In Bengal the influence Jaimini’s Ashvamedha Parva was felt most powerfully. It influenced the Assamese and Oriya Mahabharats too and it was very popular in Kannada (Lakshmisha’s translation). Its pre-eminent popularity in the country in the 16th century is testified to by the emperor Akbar preferring Jaimini’s version to Vyasa’s for the book of the horse-sacrifice when he had the epic translated into Persian in 1582-84 as Razm Nama, the Book of War (S.K.Sen, 2008, p.67). 
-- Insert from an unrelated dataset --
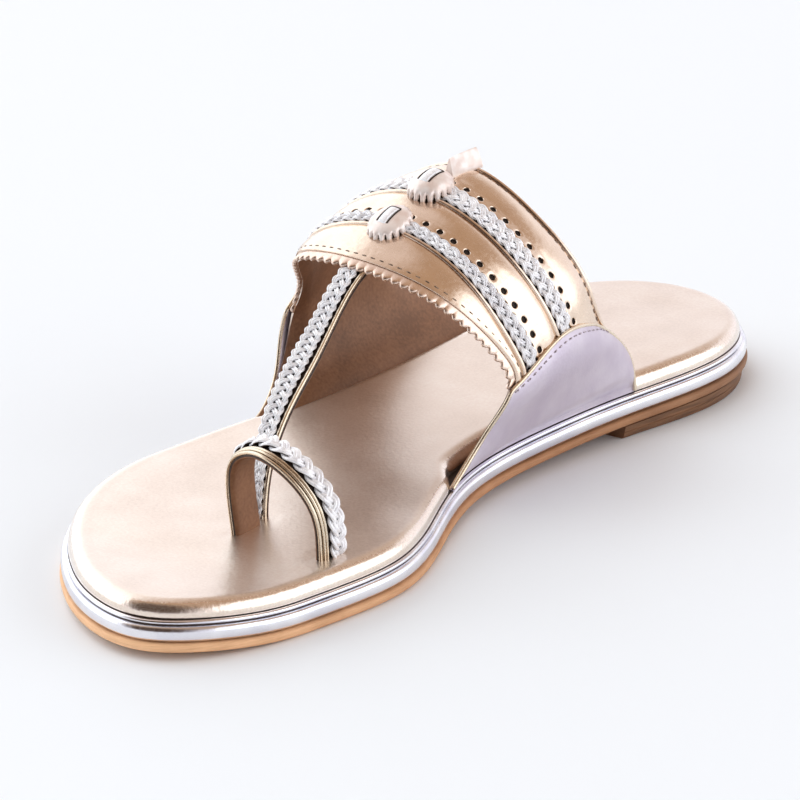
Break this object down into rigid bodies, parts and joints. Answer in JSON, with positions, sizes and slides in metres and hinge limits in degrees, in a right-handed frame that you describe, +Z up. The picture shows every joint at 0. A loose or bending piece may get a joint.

According to Dinesh Chandra Sen (op.cit.), Kobi Sonjoy, Kobindro Poromeshvor, Shrikor Nondi and almost all the later translators have recorded that they translated the Mahabharat following the Jaimini-Samhita. Little is taken from Vyasa except for a few references. Jaimini was a leader among the pre-Shankaracharya revivalists of Hinduism. His disciple Bhattapada defeated the Buddhists in King Sudhanva’s court (S.K.Sen op.cit. p.22). Many ancient Bengali books contain references to the lost Jaimini-bharata. W.L.Smith (1999, p.402) mentions complete Bengali versions of the Ashvamedhaparva while A.K.Bandyopadhyay (op.cit. p.434) mentions Chandranath Basu’s Ashvamedhaparva in free prose (1317 B.S. i.e. 1910-11 AD). M.K.Ghosh refers to several others (Ghosh, 1969, p.214). Unfortunately, none of them state whether these works follow Vyasa or Jaimini, and what variations they contain.
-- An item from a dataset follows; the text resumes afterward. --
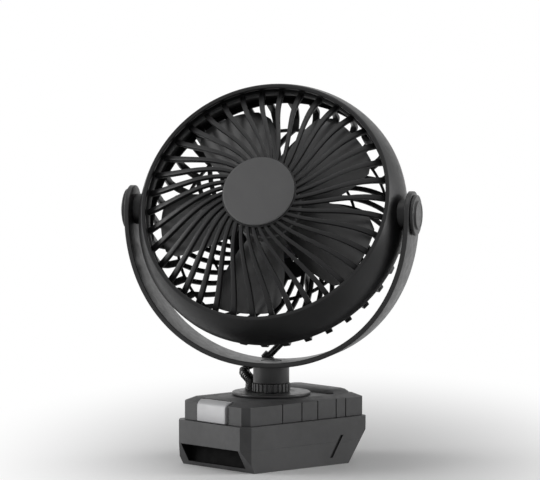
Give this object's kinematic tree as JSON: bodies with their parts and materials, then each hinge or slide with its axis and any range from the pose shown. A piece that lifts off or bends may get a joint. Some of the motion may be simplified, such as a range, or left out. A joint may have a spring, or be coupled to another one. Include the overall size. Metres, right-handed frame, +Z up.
{
  "type": "cordless desk fan",
  "caption": "Small caged fan head that tilts in a round yoke, which swivels on a flat adapter clicked onto a slide-on rechargeable battery pack that serves as the foot.",
  "frame": {"origin": "centre of the battery pack's underside, on the surface it stands on", "axes": "+Z up, +Y along the pack away from the release button, +X to the pack's right long side; the yoke is stored swivelled 33 degrees and the head tilted 27 degrees up, as in use"},
  "size_m": [0.195, 0.1586, 0.2699],
  "materials": {
    "shell_plastic": "satin black",
    "adapter_plastic": "fine grained dark grey",
    "pack_plastic": "fine grained dark grey",
    "hub_plastic": "matt grey",
    "button_plastic": "light grey",
    "blade_plastic": "satin dark grey",
    "rubber": "smooth black",
    "nylon": "natural",
    "zinc": "zinc plated",
    "steel": "ground",
    "motor_case": "drawn",
    "brass": "bright",
    "board": "solder resist",
    "cell_wrap": "plastic sleeve"
  },
  "bodies": {
    "battery": {"battery_lower_case": "pack_plastic", "battery_upper_case": "pack_plastic", "cell_cradle": "pack_plastic", "cell_1": "cell_wrap", "cell_2": "cell_wrap", "cell_3": "cell_wrap", "cell_4": "cell_wrap", "cell_5": "cell_wrap", "battery_board": "board", "button_spring": "steel"},
    "button": {"release_button": "button_plastic"},
    "base": {"adapter_cover": "adapter_plastic", "adapter_floor": "adapter_plastic", "adapter_screw_1": "zinc", "adapter_screw_2": "zinc", "adapter_screw_3": "zinc", "adapter_screw_4": "zinc", "contact_block": "nylon", "contact_blade_1": "brass", "contact_blade_2": "brass", "control_board": "board", "speed_control": "nylon", "swivel_plate": "adapter_plastic", "swivel_collar": "adapter_plastic", "swivel_washer": "zinc", "lead_gland_base": "rubber"},
    "knob": {"speed_knob": "shell_plastic"},
    "yoke": {"yoke": "shell_plastic", "yoke_plug": "shell_plastic", "swivel_bolt": "zinc", "swivel_nut": "zinc", "pivot_cap_left": "shell_plastic", "pivot_cap_right": "shell_plastic", "pivot_bush_left": "nylon", "pivot_bush_right": "nylon", "lead_clip": "shell_plastic", "lead_upper": "rubber", "lead_lower": "rubber"},
    "head": {"front_shell": "shell_plastic", "front_grille": "shell_plastic", "hub_cap": "hub_plastic", "rear_grille": "shell_plastic", "case_screw_1": "zinc", "case_screw_2": "zinc", "case_screw_3": "zinc", "case_screw_4": "zinc", "pivot_screw_left": "zinc", "pivot_screw_right": "zinc", "lead_gland_head": "rubber", "motor_can": "motor_case", "motor_bearing": "steel"},
    "rotor": {"motor_shaft": "steel", "fan_rotor": "blade_plastic", "rotor_nut": "brass"}
  },
  "joints": [
    {"name": "battery_slide", "type": "slide", "parent": "battery", "child": "base", "axis": [0, 1, 0], "range_m": [0, 0.1]},
    {"name": "button_press", "type": "slide", "parent": "battery", "child": "button", "axis": [0, 0, -1], "range_m": [0, 0.0035], "stiffness_N_per_m": 700, "springref_m": -0.003, "deforming": ["button_spring"]},
    {"name": "swivel", "type": "hinge", "parent": "base", "child": "yoke", "pos_m": [0, 0, 0.0575], "axis": [0, 0, 1], "range_deg": [-45, 30], "deforming": ["lead_lower"]},
    {"name": "speed_turn", "type": "hinge", "parent": "base", "child": "knob", "pos_m": [0.012, 0.0584, 0.03985], "axis": [0, 1, 0], "range_deg": [0, 270]},
    {"name": "tilt", "type": "hinge", "parent": "yoke", "child": "head", "pos_m": [0, 0, 0.18], "axis": [0.8387, 0.5446, 0], "range_deg": [-63, 42], "deforming": ["lead_upper"]},
    {"name": "blade_spin", "type": "hinge", "parent": "head", "child": "rotor", "pos_m": [0, 0, 0.18], "axis": [0.4853, -0.7473, 0.454], "continuous": true}
  ]
}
The most popular Bengali verse translation remains that by Kashiram Das[2]  (17th century) which also follows Jaimini’s Ashvamedha Parva, but the influence of Chaitanya’s Vaishnavism is prominent. Kashiram’s work was a major influence on Bengali literature. He makes several innovations. Vyasa leaves his audience wondering about Janamejaya’s reaction to his project to annihilate serpents being aborted by Astika. The folk imagination is seen at work when Kashiram Das provides the answer in a sequel he creates:- 

Jonomejoy (J) was furious with sages for foiling his vengeful enterprise. He determined to follow the example of Karttabirja, the Haiheya monarch, who had waged war against the Bhrigu Brahmins. His ministers restrained him pointing out that this had invited the destruction of the Haiheyas by Poroshuram. Instead, they advised, he should uproot all “kush” grass without which Brahmins would not be able to perform their rituals. J had ghee, milk, honey and molasses poured at the grassroots so that ants destroyed them. Noticing the distress of the sages Byas visited J and, telling him that his father could not have escaped what was fated, persuaded him to abandon the campaign against Brahmins. J now wished to expiate the sin of having killed innumerable innocent snakes by performing the horse sacrifice as his ancestors had done after the fratricidal war. Byas told him that in Kali Yuga sacrificing horse or cow was prohibited, as was obtaining a son through the younger brother-in-law (niyoga) and serving meat in funeral rites. J, however, was insistent and went ahead with the sacrifice. After the horse had been beheaded, Indra made the decapitated head jump about, humiliating the king. A Brahmin youth clapped and laughed aloud at the spectacle. Enraged, J cut him in two with his sword. The assembled guests fled in horror, condemning him for brahminicide and boycotted him. Byas appeared before the dejected king and pointed out that the disaster had occurred because he had not heeded the warning. J, his pride humbled, fell at his feet and begged him to advise how his subjects could be reconciled to him. Byas told him that all the sins he had committed would be purged if he listened to the hundred thousand verses of the Mahabharat under a black canopy which would turn white when the recital ended. Not having the time to recite the epic, Byas engaged his disciple Boishompayon to do the needful. When the entire Mahabharat had been recited, everyone was amazed to see that the pandal had turned a pristine white. Everyone praised J who honoured Boishompayon profusely, drinking the water in which his feet had been washed, and distributed gold, cows, land and food to sages.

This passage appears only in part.